If a task is put back into pending status, the compute engine will attempt to process it again.
One reason a task is put back into pending status is that the processing of the task makes the Compute Engine JVM fail (OutOfMemory) or its processing takes an infinite time. Since the worker which processed this task is gone, the task will be reset to pending.
In both those case, chances are very high the next Compute Engine worker attempting to process this task one more time will suffer the same problem.
In several use cases, the retry mechanism has unwanted side effects.
A task causes an OOM in the Compute Engine and the JVM stops (call it CE1). In cluster mode, with the resilience mechanism, the other CE JVM (call it CE2) will reset this task to pending. If the CE2 then attempts to process this task again, it will also end up in OOM and the Compute Engine will stop processing any task.
A task takes too long to process and the pending tasks stack up. In cluster mode, ops can kill the Compute Engine JVM blocked processing this task. With the resilience mechanism, the same or another CE will process the task again and also get stuck on it.
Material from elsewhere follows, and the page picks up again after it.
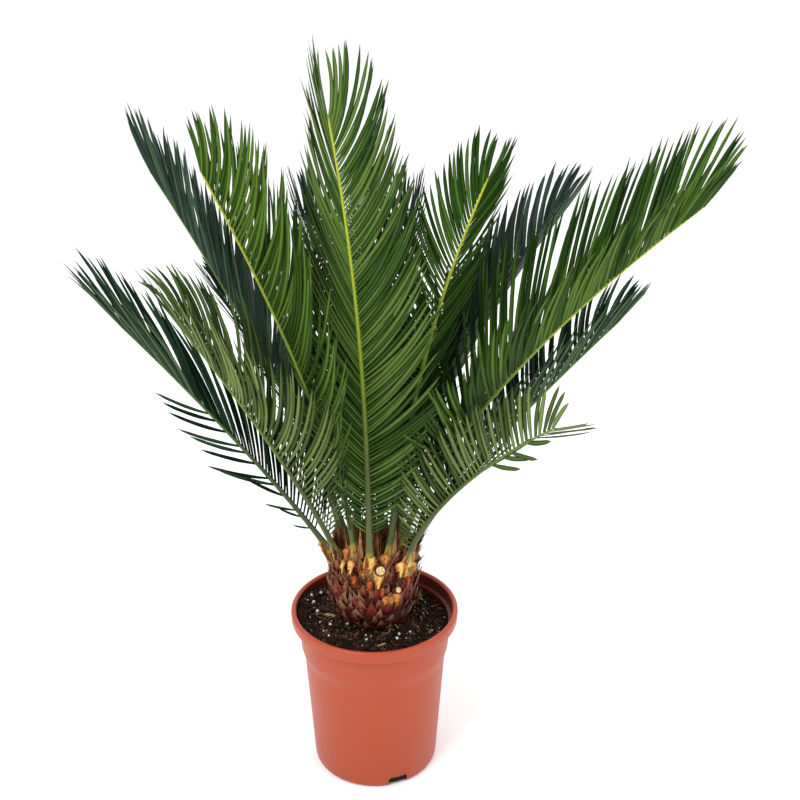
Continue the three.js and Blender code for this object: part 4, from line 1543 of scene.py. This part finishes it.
@dataclass(frozen=True)
class Pot:
    """The round nursery pot: a thin tapered wall with one shoulder, a rolled lip and drain notches.

    Attributes:
        waist: the outer radius under the shoulder.
        shoulder: the outer radius over it.
        edge: the radius of the rounding at the foot.
        LIP_FOOT: the lip's lower corners, from its outer radius and its foot.
        LIP_CROWN: its upper corners, from its outer radius and its top.
        LIP_INSIDE: its inner corners, from its inner radius and its top.
        AROUND: how many points go round.
    """

    height: float = 180 * MM
    lip_radius: float = 85 * MM
    lip_depth: float = 13 * MM
    lip_wall: float = 5.5 * MM
    wall: float = 1.6 * MM
    floor: float = 3 * MM
    base_radius: float = 64 * MM
    edge: float = 5 * MM
    shoulder_low: float = 121 * MM
    shoulder_high: float = 143 * MM
    waist: float = 71.9 * MM
    shoulder: float = 75.8 * MM
    under_lip: float = 77.4 * MM
    notches: int = 3
    first_notch: float = -68.0
    notch_width: float = 20 * MM
    notch_height: float = 11 * MM
    notch_depth: float = 13 * MM

    LIP_FOOT: ClassVar[Array] = np.array([(-3.2, -0.3), (-1.6, 0), (-0.8, 0.7), (-0.4, 2)]) * MM
    LIP_CROWN: ClassVar[Array] = MM * np.array(
        [(0, -3.4), (-0.15, -2), (-0.8, -0.8), (-1.9, -0.1), (-2.8, 0), (-3.8, -0.2)]
    )
    LIP_INSIDE: ClassVar[Array] = np.array([(0.7, -0.9), (0.15, -2.2), (0, -4)]) * MM
    AROUND: ClassVar[int] = 192

    def outside(self, height: Array) -> Array:
        """The wall's outer radius: an even taper up to the shoulder, an S-curve over it, and a taper on."""
        lower = between(self.base_radius, self.waist, height / self.shoulder_low)
        over = between(self.waist, self.shoulder, smooth(height, self.shoulder_low, self.shoulder_high))
        foot = self.height - self.lip_depth
        share = (height - self.shoulder_high) / (foot - self.shoulder_high)
        upper = between(self.shoulder, self.under_lip, share)
        return np.where(height < self.shoulder_low, lower, np.where(height < self.shoulder_high, over, upper))

    def bore(self, height: Array) -> Array:
        """The pot's inner radius below the lip."""
        return self.outside(height) - self.wall

    def profile(self) -> Array:
        """Radius and height from the underside's middle, up the outside, over the lip and down inside."""
        foot = self.height - self.lip_depth
        turn = np.radians(np.linspace(0, 75, 6))
        base = self.outside(np.array(0.0))
        corner = np.stack(
            [base - self.edge * (1 - np.sin(turn)) + 0.2 * MM, self.edge * (1 - np.cos(turn))], axis=-1
        )
        lower = np.linspace(self.edge, self.shoulder_low, 12)
        over = np.linspace(self.shoulder_low, self.shoulder_high, 10)[1:]
        upper = np.linspace(self.shoulder_high, foot - 1 * MM, 5)[1:]
        heights = np.concatenate([lower, over, upper])
        wall = np.stack([self.outside(heights), heights], axis=-1)
        inner = self.lip_radius - self.lip_wall
        lip = np.concatenate(
            [
                [(self.under_lip + 0.8 * MM, foot - 0.6 * MM)],
                (self.lip_radius, foot) + self.LIP_FOOT,
                (self.lip_radius, self.height) + self.LIP_CROWN,
                (inner, self.height) + self.LIP_INSIDE,
                [(inner - 0.6 * MM, foot)],
            ]
        )
        inside = np.stack([self.bore(heights), heights], axis=-1)[::-1]
        low = self.bore(np.array(self.floor))
        hub = 1 * MM
        bottom = [(low - 0.4 * MM, self.floor + 1 * MM), (low - 1.6 * MM, self.floor), (hub, self.floor)]
        return np.concatenate([[(hub, 0.0)], corner, wall, lip, inside, bottom])

    def build(self) -> None:
        """Turns the pot and cuts its drain notches."""
        profile = self.profile()
        inside = np.arange(len(profile) - 1) > np.argmax(profile[:, 1]) + 2
        surface = stacked(turned(profile, self.AROUND), inside[None, :, None])
        # The inner wall's plastic is darkened as painted shade, darkest towards the floor.
        inner_shade = PlasticFinish("inner_shade_plastic", shade(104, 34, 22), shade(60, 16, 10), shade(40, 20, 14))
        body = surface.piece("nursery_pot", [PlasticFinish(), inner_shade], crease=50)
        for number in range(self.notches):
            self.cut_notch(body, self.first_notch + number * 360 / self.notches)
        ride(body, "pot", "pot")

    def cut_notch(self, body: bpy.types.Object, bearing: float) -> None:
        """Cuts one notch through the foot of the wall and the edge of the floor.

        Args:
            body: the pot.
            bearing: where the notch is.
        """
        half, tall, corner = self.notch_width / 2, self.notch_height, 2 * MM
        right = np.array([(half, -tall), (half, tall - corner), (half - corner, tall)])
        outline = np.concatenate([right, right[::-1] * (-1, 1)])
        radius = self.base_radius + 2 * MM + np.array([-self.notch_depth, self.notch_depth])
        path = polar(bearing, radius, 0.0)[None]
        cutter = swept(path, UP, outline, 1.0, 1.0).piece("notch_cutter", [PlasticFinish()])
        cut = body.modifiers.new("notch", "BOOLEAN")
        cut.operation, cut.solver, cut.object = "DIFFERENCE", "EXACT", cutter
        old = body.data
        body.data = bpy.data.meshes.new_from_object(body.evaluated_get(bpy.context.evaluated_depsgraph_get()))
        body.data.name = old.name
        body.modifiers.clear()
        bpy.data.meshes.remove(old)
        bpy.data.objects.remove(cutter)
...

And, side effects also happen in standalone mode:
For the 2 cases described previously, when SonarQube restarts, the Compute Engine will fail / be stuck again processing the task.
The retry feature is limited to two attempts (hardcoded value). But this is not enough.
No task should be processed more than once, even when we are not in cluster mode. Contamination effect should be avoided at all cost.
It is accepted that some non offending tasks may be failed during planned restarts / upgrades of SonarQube.
We will then disable retries. (Under the hood, we'll set the maximum of retries to 0).